Image courtesy of ParkLu Shanghai.
One of the traditions of the Spring Festival is the hanging of red posters vertically on either side of the main door of a Chinese home. This year the official residence of British Prime Minister, Theresa May, was displaying such posters on either side of the door to 10 Downing Street in Whitehall, London. Speaking of London, Chinatown there hosted its traditional major parade and events on the Sunday after Chinese New Year on February 10. I was there for it and not for the first time.
Chinese New Year London Chinatown from the past Year of the Monkey and earlier Year of the Snake
by Colin Speakman.
Chinatown London in 2019 to celebrate Year of the Pig by Colin Speakman.
Echoing the special TV show in SFO mentioned above, London local television programs included many Chinese films in the run up to Chinese New Year. In the space of a few days I was able to watch The Flowers of War (a well-scripted movie about the terrible Nanjing Massacre of 1937), Shanghai Knights (a Jackie Chan comedy movie about Chinese bad guys fleeing to London), and an amazing presentation of the whole of The Great Wall of China with footage shot by drones from a special vantage point. Incidentally, fans of Jackie Chan might like to know that he has a Jackie Chan Film Studio in Shanghai, quite near CAPA’s campus at East China Normal University.
Chinese movies on local London TV networks for Chinese New Year.
If you're in another Asian global city for Lunar New Year, you will find that locals usually get a long holiday such as in Ho Chi Minh City and Hanoi, both in Vietnam, where I celebrated Chinese New Year in 2017. It was not the Year of the Dragon, but, as I am a Dragon, I thought I better get a photo near some!

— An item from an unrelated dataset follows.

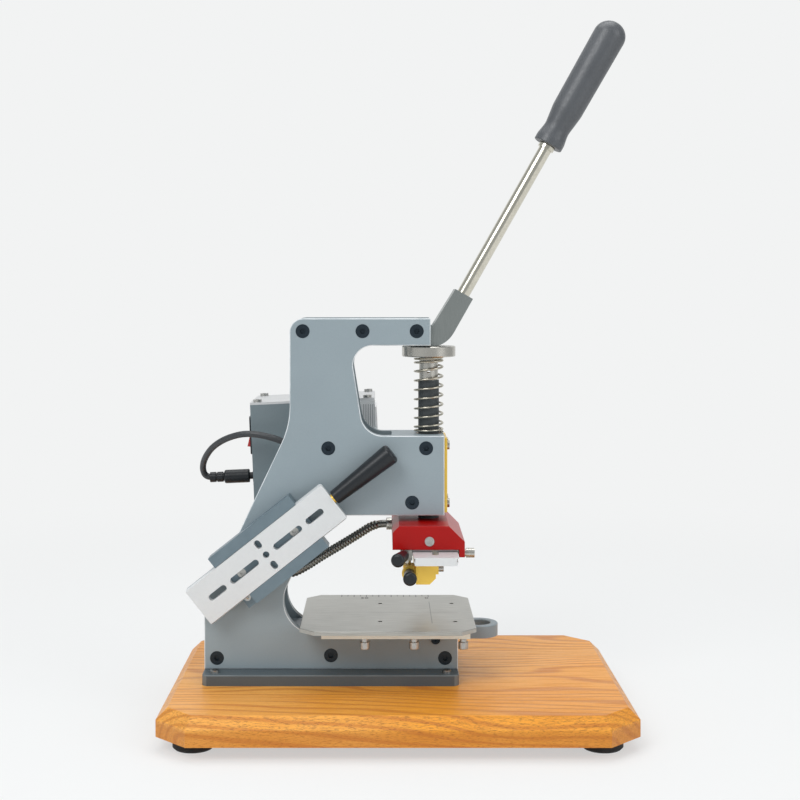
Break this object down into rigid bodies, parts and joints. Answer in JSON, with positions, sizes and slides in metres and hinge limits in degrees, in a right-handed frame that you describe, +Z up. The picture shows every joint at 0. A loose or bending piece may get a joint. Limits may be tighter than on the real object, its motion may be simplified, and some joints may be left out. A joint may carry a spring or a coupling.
{
  "type": "leather belt embossing machine",
  "caption": "Lever-operated bench press for hot embossing leather belts, with a cam lever, heated head, slotted type plate, sliding table and control box on a wooden board.",
  "frame": {"origin": "under the middle of the board, on the surface that the feet stand on", "axes": "+X to the front of the machine, where the user stands and the lever comes down; +Y away from the side that carries the storage rail; +Z up"},
  "size_m": [0.345, 0.24, 0.5295],
  "materials": {
    "painted_steel": "satin",
    "base_steel": "satin",
    "oak": "oiled",
    "black_rubber": "matt",
    "bright_steel": "satin",
    "dark_screw": "black oxide",
    "chrome_rod": "polished",
    "red_paint": "gloss",
    "brass": "polished",
    "black_plastic": "semi-gloss",
    "grip_plastic": "matt",
    "rail_alloy": "anodised",
    "pale_alloy": "brushed",
    "white_cover": "satin",
    "insulation": "matt",
    "bronze": "machined",
    "red_plastic": "gloss",
    "cable_jacket": "matt",
    "hose_sheath": "matt"
  },
  "bodies": {
    "frame": {"base_board": "oak", "rubber_feet": "black_rubber", "base_plate": "base_steel", "base_block": "painted_steel", "near_side_plate": "painted_steel", "far_side_plate": "painted_steel", "frame_screws": "dark_screw", "frame_spacers": "bright_steel", "guide_block": "painted_steel", "guide_bushes": "bronze", "front_cover_plate": "brass", "fixing_screws": "bright_steel", "pivot_pin": "bright_steel", "press_spring": "chrome_rod", "heater_hose": "hose_sheath", "cable_clamp": "black_plastic", "storage_bracket": "rail_alloy", "ball_plunger": "bright_steel", "control_box": "painted_steel", "control_box_lid": "pale_alloy", "control_box_front": "white_cover", "temperature_controller": "black_plastic", "power_inlet": "black_plastic", "dc_socket": "black_plastic", "dc_plug": "black_plastic", "dc_lead": "cable_jacket"},
    "lever": {"lever_arm": "bright_steel", "lever_rod": "chrome_rod", "lever_grip": "grip_plastic"},
    "press": {"press_shaft": "bright_steel", "shaft_sleeve": "dark_screw", "head_housing": "red_paint", "housing_screws": "bright_steel", "insulation_board": "insulation", "heater_block": "pale_alloy", "heater_cartridges": "bright_steel", "clamp_rail": "bright_steel", "hose_gland": "bright_steel"},
    "wheel": {"pressure_wheel": "bright_steel"},
    "die": {"die_plate": "pale_alloy", "type_holder": "brass"},
    "lock_screw": {"die_lock_screw": "bright_steel"},
    "side_screw": {"type_side_screw": "bright_steel"},
    "plate_clamp": {"plate_clamp_knob": "black_plastic", "plate_clamp_stud": "bright_steel"},
    "type_clamp": {"type_clamp_knob": "black_plastic"},
    "table": {"table_plate": "bright_steel", "table_underplate": "bright_steel", "table_slide_bar": "bright_steel"},
    "thumb_rear": {"table_thumb_screw_rear": "bright_steel"},
    "thumb_middle": {"table_thumb_screw_middle": "bright_steel"},
    "thumb_front": {"table_thumb_screw_front": "bright_steel"},
    "spare": {"spare_plate": "pale_alloy", "spare_handle": "black_plastic", "spare_handle_stud": "brass"},
    "set_button": {"button_set": "black_plastic"},
    "down_button": {"button_down": "black_plastic"},
    "up_button": {"button_up": "black_plastic"},
    "rocker": {"rocker_switch": "red_plastic"}
  },
  "joints": [
    {"name": "lever_swing", "type": "hinge", "parent": "frame", "child": "lever", "pos_m": [0.0127, 0, 0.293], "axis": [0, 1, 0], "range_deg": [0, 60]},
    {"name": "press_slide", "type": "slide", "parent": "frame", "child": "press", "axis": [0, 0, -1], "range_m": [0, 0.01365], "stiffness_N_per_m": 1500, "springref_m": -0.035, "deforming": ["press_spring", "heater_hose"]},
    {"name": "wheel_turn", "type": "hinge", "parent": "press", "child": "wheel", "pos_m": [0.0224, 0, 0.2771], "axis": [0, 0, 1], "continuous": true},
    {"name": "die_slide", "type": "slide", "parent": "press", "child": "die", "axis": [0, -1, 0], "range_m": [0, 0.11]},
    {"name": "die_lock_turn", "type": "hinge", "parent": "press", "child": "lock_screw", "pos_m": [0.05, -0.033, 0.128], "axis": [1, 0, 0], "continuous": true},
    {"name": "plate_clamp_turn", "type": "hinge", "parent": "press", "child": "plate_clamp", "pos_m": [0.0043, -0.04, 0.1283], "axis": [-0.2419, -0.9703, 0], "continuous": true},
    {"name": "type_clamp_turn", "type": "hinge", "parent": "die", "child": "type_clamp", "pos_m": [0.0069, -0.0465, 0.11498], "axis": [0, -1, 0], "continuous": true},
    {"name": "type_side_turn", "type": "hinge", "parent": "die", "child": "side_screw", "pos_m": [0.03, -0.044, 0.11858], "axis": [1, 0, 0], "continuous": true},
    {"name": "table_slide", "type": "slide", "parent": "frame", "child": "table", "axis": [1, 0, 0], "range_m": [0, 0.06]},
    {"name": "thumb_rear_turn", "type": "hinge", "parent": "table", "child": "thumb_rear", "pos_m": [-0.0261, -0.05, 0.064], "axis": [0, 0, 1], "continuous": true},
    {"name": "thumb_middle_turn", "type": "hinge", "parent": "table", "child": "thumb_middle", "pos_m": [0.0101, -0.05, 0.064], "axis": [0, 0, 1], "continuous": true},
    {"name": "thumb_front_turn", "type": "hinge", "parent": "table", "child": "thumb_front", "pos_m": [0.0464, -0.05, 0.064], "axis": [0, 0, 1], "continuous": true},
    {"name": "spare_slide", "type": "slide", "parent": "frame", "child": "spare", "axis": [0.7848, 0, 0.6198], "range_m": [0, 0.11]},
    {"name": "set_press", "type": "slide", "parent": "frame", "child": "set_button", "axis": [-0.9991, 0, -0.0419], "range_m": [0, 0.0008], "stiffness_N_per_m": 500, "springref_m": -0.002},
    {"name": "down_press", "type": "slide", "parent": "frame", "child": "down_button", "axis": [-0.9991, 0, -0.0419], "range_m": [0, 0.0008], "stiffness_N_per_m": 500, "springref_m": -0.002},
    {"name": "up_press", "type": "slide", "parent": "frame", "child": "up_button", "axis": [-0.9991, 0, -0.0419], "range_m": [0, 0.0008], "stiffness_N_per_m": 500, "springref_m": -0.002},
    {"name": "rocker_tilt", "type": "hinge", "parent": "frame", "child": "rocker", "pos_m": [-0.11343, 0.04602, 0.20856], "axis": [0, -1, 0], "range_deg": [0, 16]}
  ],
  "couplings": [
    {"joint": "press_slide", "follows": "lever_swing", "m_per_rad": 0.013}
  ]
}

Chinese New Year celebrated in Vietnamese global cities in 2017 by Colin Speakman.
Chinese New Year has become a global form of engagement between China and the world, which seems only likely to grow. It is a wonderful opportunity for people-to-people interaction especially at times when tensions exist in some relations with China. It is always useful for countries to get to know better the cultures of other countries. Of course, study abroad can help in this area too!